Ntvnews.id, Jakarta - Hakim Mahkamah Konstitusi (MK), Arief Hidayat, melontarkan kritik tajam terhadap mekanisme royalti dalam Undang-Undang Hak Cipta, khususnya terkait lagu-lagu yang memiliki fungsi sosial. Sentilan itu disampaikan dalam sidang perkara pengujian aturan hak cipta yang digelar baru-baru ini.
Dalam forum tersebut, Arief menyampaikan kekhawatirannya atas penafsiran aturan yang cenderung terlalu legalistik dan berorientasi pada keuntungan pribadi. Ia mencontohkan bagaimana lagu kebangsaan Indonesia Raya bisa menimbulkan polemik royalti jika ditafsirkan secara kaku.
"Begini, kalau kita mengikuti pasal ini letterlek, orang yang paling kaya di Indonesia adalah WR Supratman," kata Arief, dikutip dari tayangan video yang kini beredar luas, Rabu, 6 Agustus 2025.
Menurut Arief, setiap momentum Hari Kemerdekaan, lagu Indonesia Raya dinyanyikan di seluruh pelosok negeri oleh masyarakat dari berbagai lapisan. Hal itu, menurutnya, menunjukkan bahwa ada fungsi sosial yang melekat dalam penciptaan lagu nasional.
"Bayangkan coba lagu Indonesia Raya. Berapa tahun dinyanyikan oleh orang Indonesia. Baik di tingkat PAUD sampai di tingkat kepala negara. Itu kalau model penafsiran yang sekarang ini baru ramai. Ahli warisnya paling kaya sedunia itu," tambahnya.
Arief menegaskan, pendekatan terhadap hak cipta, khususnya dalam konteks karya yang digunakan untuk kepentingan publik, perlu mempertimbangkan nilai-nilai sosial dan budaya masyarakat Indonesia.
"Ya kan, berarti prinsip bahwa penciptaan lagu mempunyai fungsi sosial di Indonesia memang harus begitu sepertinya, Iya kan Pak Marsudi, saya akan sampai ke situ," sambungnya.
Ia pun menyoroti adanya perubahan paradigma dalam masyarakat, dari semangat gotong royong menjadi semakin individualistik. Menurutnya, penafsiran aturan hak cipta yang cenderung kapitalistik bisa mengikis nilai-nilai kolektif yang selama ini dijunjung tinggi.
"Jadi, memang ini ada perubahan kultur yang luar biasa. Dari budaya ideologi yang gotong royong menjadi ideologi yang individualis kapitalis. Sehingga penafsiran yang pasal ini ke arah ideologi yang individualis," terang Arief Hidayat.
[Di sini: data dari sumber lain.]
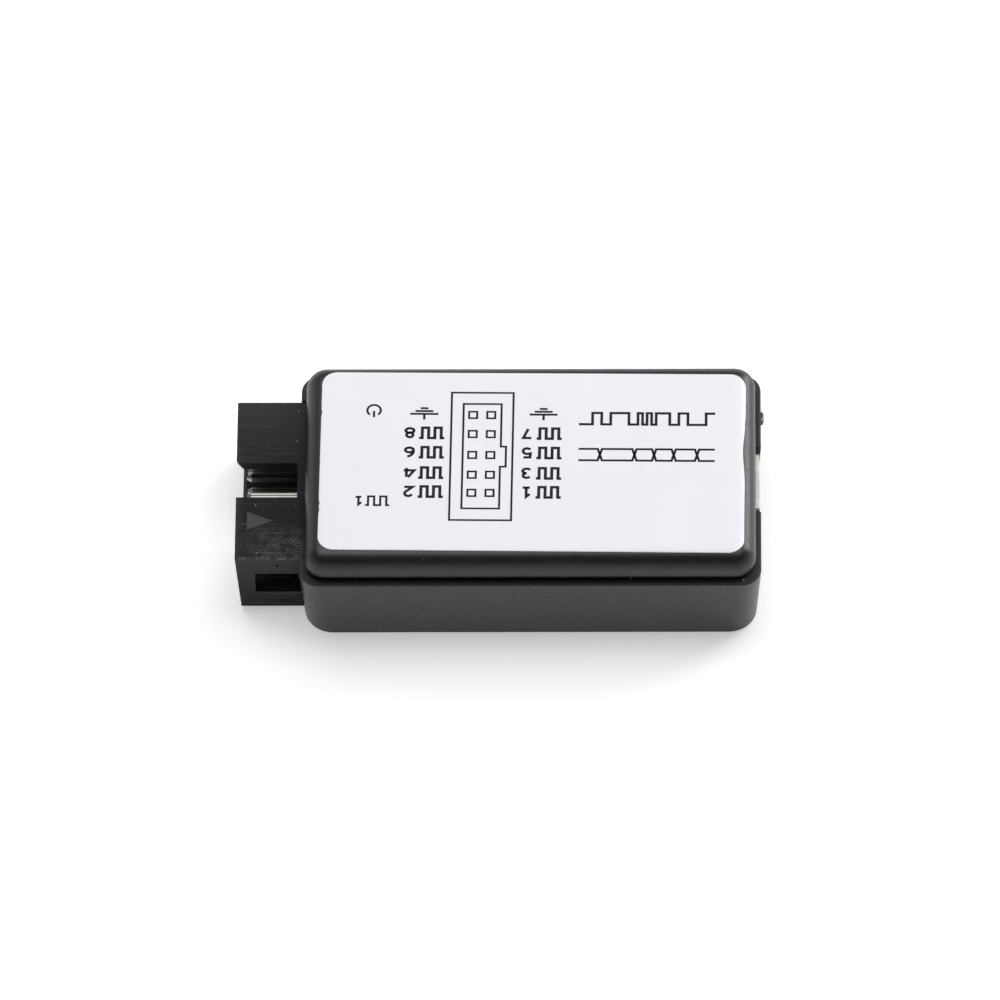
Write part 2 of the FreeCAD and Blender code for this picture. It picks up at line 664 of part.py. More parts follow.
def chip_part(length, width, height, cap):
    """A two-ended chip: the bare middle, and its two metal end caps."""
    lift = 0.03
    middle = box(-length / 2 + cap, length / 2 - cap, -width / 2, width / 2, lift, height)
    ends = []
    for side in (-1, 1):
        x0, x1 = sorted((side * (length / 2 - cap), side * length / 2))
        end = box(x0, x1, -width / 2, width / 2, 0, height + 0.02)
        rims = [e for e in end.Edges if all(abs(v.X - side * length / 2) < 1e-6 for v in e.Vertexes)]
        ends.append(end.makeFillet(0.06, rims))
    return middle, ends


def chips(places, length, width, height, cap):
    """Many equal chips: all their middles, and all their end caps."""
    middle, ends = chip_part(length, width, height, cap)
    middles, caps = [], []
    for place in places:
        middles += on_board([middle], *place)
        caps += on_board(ends, *place)
    return middles, caps


def resistor_array_parts():
    """Two four-way arrays: ceramic bars, and four end caps down each long side."""
    length, width, height, cap = 3.2, 1.6, 0.6, 0.3
    bar = box(-length / 2, length / 2, -width / 2 + cap, width / 2 - cap, 0.03, height)
    ends = []
    for i in range(4):
        x = (i - 1.5) * 0.8
        for side in (-1, 1):
            y0, y1 = sorted((side * (width / 2 - cap), side * width / 2))
            ends.append(box(x - 0.22, x + 0.22, y0, y1, 0, height + 0.02))
    bars, caps = [], []
    for place in ((-17.1, 2.6, 90), (-17.1, -2.6, 90)):
        bars += on_board([bar], *place)
        caps += on_board(ends, *place)
    return bars, caps


def led(place):
    """Carrier board, domed lens and end caps of one small indicator."""
    length, width, carrier, cap = 2.0, 1.25, 0.35, 0.35
    base = box(-length / 2 + cap, length / 2 - cap, -width / 2, width / 2, 0.02, carrier)
    lens = box(-length / 2 + cap, length / 2 - cap, -width / 2, width / 2, carrier, 0.85)
    lens = lens.makeChamfer(0.12, [e for e in edges_at(lens, 0.85)
                                   if abs(e.Vertexes[0].X - e.Vertexes[1].X) < 1e-6])
    ends = []
    for side in (-1, 1):
        x0, x1 = sorted((side * (length / 2 - cap), side * length / 2))
        ends.append(box(x0, x1, -width / 2, width / 2, 0, carrier + 0.02))
    return on_board([base], *place), on_board([lens], *place), on_board(ends, *place)


def build():
    os.makedirs("parts", exist_ok=True)
    export("lower_case", lower_case())
    export("cover", cover())
    export("label", label())
    export("header_shroud", header_shroud())
    export("header_pins_upper", pin_row(pin_heights()[0]))
    export("header_pins_lower", pin_row(pin_heights()[1]))
    export("header_solder", pin_solder())
    export("circuit_board", circuit_board())
    export("usb_shell", usb_shell())
    export("usb_insulator", usb_insulator())
    export("usb_contacts", [usb_contact_bar(y) for y in usb_contact_columns()])
    export("usb_shell_solder", usb_tab_solder())

    # name: place, body length, width, height, leads a side, pitch, span, lead breadth, thickness
    packages = {
        "controller": ((1.9, -1.6, 0), 18.4, 7.5, 2.4, 28, 0.635, 10.3, 0.28, 0.18),
        "buffer": ((-12.3, 0.0, 90), 6.5, 4.4, 1.1, 10, 0.65, 6.4, 0.24, 0.13),
        "memory": ((-12.6, 8.2, 0), 4.9, 3.9, 1.6, 4, 1.27, 6.0, 0.42, 0.2),
    }
    for name, sizes in packages.items():
        body, leads = leaded_chip(*sizes)
        export(f"{name}_body", body)
        export(f"{name}_leads", leads)
    body, leads = regulator()
    export("regulator_body", body)
    export("regulator_leads", leads)
    can, base, leads = crystal()
    export("crystal_can", can)
    export("crystal_base", base)
    export("crystal_leads", leads)

    resistors = [(-17.2, -9.6, 0), (-8.4, 8.6, 90), (12.6, 5.6, 90), (-17.3, 5.9, 0),
                 (-9.2, -6.3, 90), (-9.2, -8.9, 90), (13.6, 1.6, 90), (13.6, -1.6, 90)]
    capacitors = [(-6.6, 5.9, 90), (11.6, 8.6, 90), (-13.0, -5.6, 0), (-13.0, -7.4, 0),
                  (9.0, 5.2, 0), (0.0, 5.0, 0), (-4.0, -9.6, 0), (0.5, -9.6, 0),
                  (5.0, -9.6, 0), (-15.6, -11.0, 0)]
    middles, caps = chips(resistors, 1.6, 0.8, 0.45, 0.3)
    export("resistor_bodies", middles)
    export("resistor_end_caps", caps)
    middles, caps = chips(capacitors, 1.6, 0.8, 0.8, 0.3)
    export("capacitor_bodies", middles)
    export("capacitor_end_caps", caps)
    middles, caps = chips([(15.4, 8.4, 90)], 3.5, 2.8, 1.9, 0.45)
    export("tantalum_body", middles)
    export("tantalum_end_caps", caps)
    middles, caps = chips([(9.4, -9.4, 90)], 3.2, 1.6, 0.7, 0.45)
    export("fuse_body", middles)
    export("fuse_end_caps", caps)
    bars, caps = resistor_array_parts()
    export("resistor_array_bodies", bars)
    export("resistor_array_end_caps", caps)

    led_caps = []
    for name, place in (("power", (-17.4, 8.2, 90)), ("channel", (-17.4, -6.4, 90))):
        base, lens, ends = led(place)
        export(f"{name}_led_carrier", base)
        export(f"{name}_led_lens", lens)
        led_caps += ends
    export("led_end_caps", led_caps)


build()
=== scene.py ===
import bpy
import bmesh
import math
from mathutils import Matrix, Vector, noise


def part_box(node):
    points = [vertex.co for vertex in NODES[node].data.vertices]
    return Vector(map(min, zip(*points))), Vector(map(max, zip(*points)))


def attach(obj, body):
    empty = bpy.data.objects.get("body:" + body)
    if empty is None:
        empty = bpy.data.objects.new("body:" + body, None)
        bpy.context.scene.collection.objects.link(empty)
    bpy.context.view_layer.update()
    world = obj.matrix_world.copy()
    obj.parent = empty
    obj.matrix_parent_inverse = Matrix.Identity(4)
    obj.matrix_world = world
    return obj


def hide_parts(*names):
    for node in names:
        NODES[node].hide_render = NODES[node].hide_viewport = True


# Looks for an eight-channel USB logic analyzer: a black clip-together case with a printed white
# label, a black box header at the -X end and a mini USB receptacle at the +X end.
# Places come from the frame's boxes where a CAD node has them. Other lengths are in millimetres and
# become metres through MM, except the floor's and the lights', which are in metres.

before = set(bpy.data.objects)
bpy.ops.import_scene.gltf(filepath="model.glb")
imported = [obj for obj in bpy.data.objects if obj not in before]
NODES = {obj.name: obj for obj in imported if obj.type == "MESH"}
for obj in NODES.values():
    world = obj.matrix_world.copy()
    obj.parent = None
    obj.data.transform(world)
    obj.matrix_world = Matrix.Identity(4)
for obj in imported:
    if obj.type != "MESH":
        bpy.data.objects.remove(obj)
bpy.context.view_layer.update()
MM = 0.001

# ---- label: its own axes start at its middle and are turned with it ----
LABEL_TURN = math.radians(-0.6)
LABEL_CORNER = 1.7
LABEL_FILM = 0.1            # thickness of the film
FILM_EDGE = 0.03            # bevel along the film's cut edge
LABEL_SETBACK = 0.02        # the film's top stays this far under the CAD label's top
OUTLINE_STEP = 0.4          # longest side of the film's outline
COVER_ROUNDING = 2.0        # radius of the cover's upper edge, which the film's edge follows
LABEL_RINGS = (0.04, 0.16, 0.3, 0.45, 0.6, 0.8, 1.1, 1.6, 2.2, 2.4)  # insets of the film's rings of points
SHARP_EDGE = math.radians(28)

# Hollows in the label's two ends, each as (depth, y, spread), and how far in the film follows them
HEADER_END_NICKS = ((0.1, 6.3, 0.3), (0.1, -5.6, 0.3), (0.1, -6.5, 0.3))
USB_END_HOLLOWS = ((0.24, 1.6, 2.6), (0.04, -7.0, 4.5), (0.06, 5.4, 0.25))
NICK_REACH = 1.0
HOLLOW_REACH = 2.0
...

Pernyataan Arief ini mencuat di tengah perdebatan mengenai keadilan distribusi royalti, khususnya terhadap lagu-lagu yang digunakan secara luas dalam ruang publik. MK pun kini tengah mengkaji konstitusionalitas pasal-pasal dalam UU Hak Cipta yang dinilai berpotensi bertentangan dengan nilai-nilai keadilan sosial.